Has anybody told you you’re beautiful?
You might agree if you could see what I see
Oh
‘Cuz everything about you is incredible
You should have seen me smile the day that I made you beautiful for me

If it’s true beauty lies in the eye of the beholder
What my life and what’s inside to give him something to behold
I want a heart that’s captivating
I wanna hear my Father say

Has anybody told you you’re beautiful?
You might agree if you could see what I see
Oh
‘Cuz everything about you is incredible
You should have seen me smile the day that I made you beautiful for me
Close your eyes
Look inside
Let me see the you that you’ve been trying to hide
Long ago, I made you so very beautiful
So I ought to know you’re beautiful

Has anybody told you you’re beautiful?
You might agree if you could see what I see
Yeah
‘Cuz everything about you is incredible
You should have seen me smile the day that I made you beautiful
You’re so beautiful
Beautiful for me
So beautiful for me
Has anybody told you?

One day at a time

Sometimes it's such a struggle...to get through one day.

You hear people say one day at a time but honestly sometimes one minute at a time is too much.

Shannon

Wednesday, February 2, 2011

What I Don't Want To Be

It seems like so many time we ask ourselves who we are. We ask ourselves who we want to be. I feel like there is so much there that I am but I also feel that what hinders me is focusing on the things that I don't want to be. What don't I want to be? I'll tell you.

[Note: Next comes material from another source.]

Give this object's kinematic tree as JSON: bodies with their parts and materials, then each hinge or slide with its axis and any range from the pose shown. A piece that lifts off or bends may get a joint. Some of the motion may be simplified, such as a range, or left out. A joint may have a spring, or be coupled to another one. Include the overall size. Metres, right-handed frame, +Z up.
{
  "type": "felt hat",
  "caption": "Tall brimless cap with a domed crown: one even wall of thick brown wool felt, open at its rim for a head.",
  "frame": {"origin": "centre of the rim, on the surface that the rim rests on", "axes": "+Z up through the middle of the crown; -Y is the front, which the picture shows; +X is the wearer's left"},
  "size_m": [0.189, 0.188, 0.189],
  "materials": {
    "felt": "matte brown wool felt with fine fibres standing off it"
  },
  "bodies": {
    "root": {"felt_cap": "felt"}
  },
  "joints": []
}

I don't want to be a number. Specifically, I don't want to be a size, a weight number, a number of inches. I don't even want to be a BMI or a percentile. I don't like numbers to describe people. I don't want to be a rating of hotness. I don't want to be a number

What else don't I want to be? I most definitely don't want to be fake. I want to be real. I don't want to be fake smiles and facades. Don't tell me to pretend to be happy or act happy when I am not. Instead, find me real and genuine happiness. No, don't find it for me. Help me to find lasting joy. Being fake is something I have struggled with.

I don't want to be ugly. I suppose you could also turn that around and say that I want to be beautiful. Gorgeous. Lovely. Pretty. I don't feel that I am any of those things. I just can't see it. When I look into the mirror I can't see who I am. And at the same time, if you think I am beautiful, I don't want to be just a pretty face. I want to be a person.

Sometimes I have to confess I don't even want to be me...but I am learning to accept that I am me and that it's okay to be me.

That's what I don't want to be. I guess you can see my fears. And...underneath it all, you can see what it is I do want to be.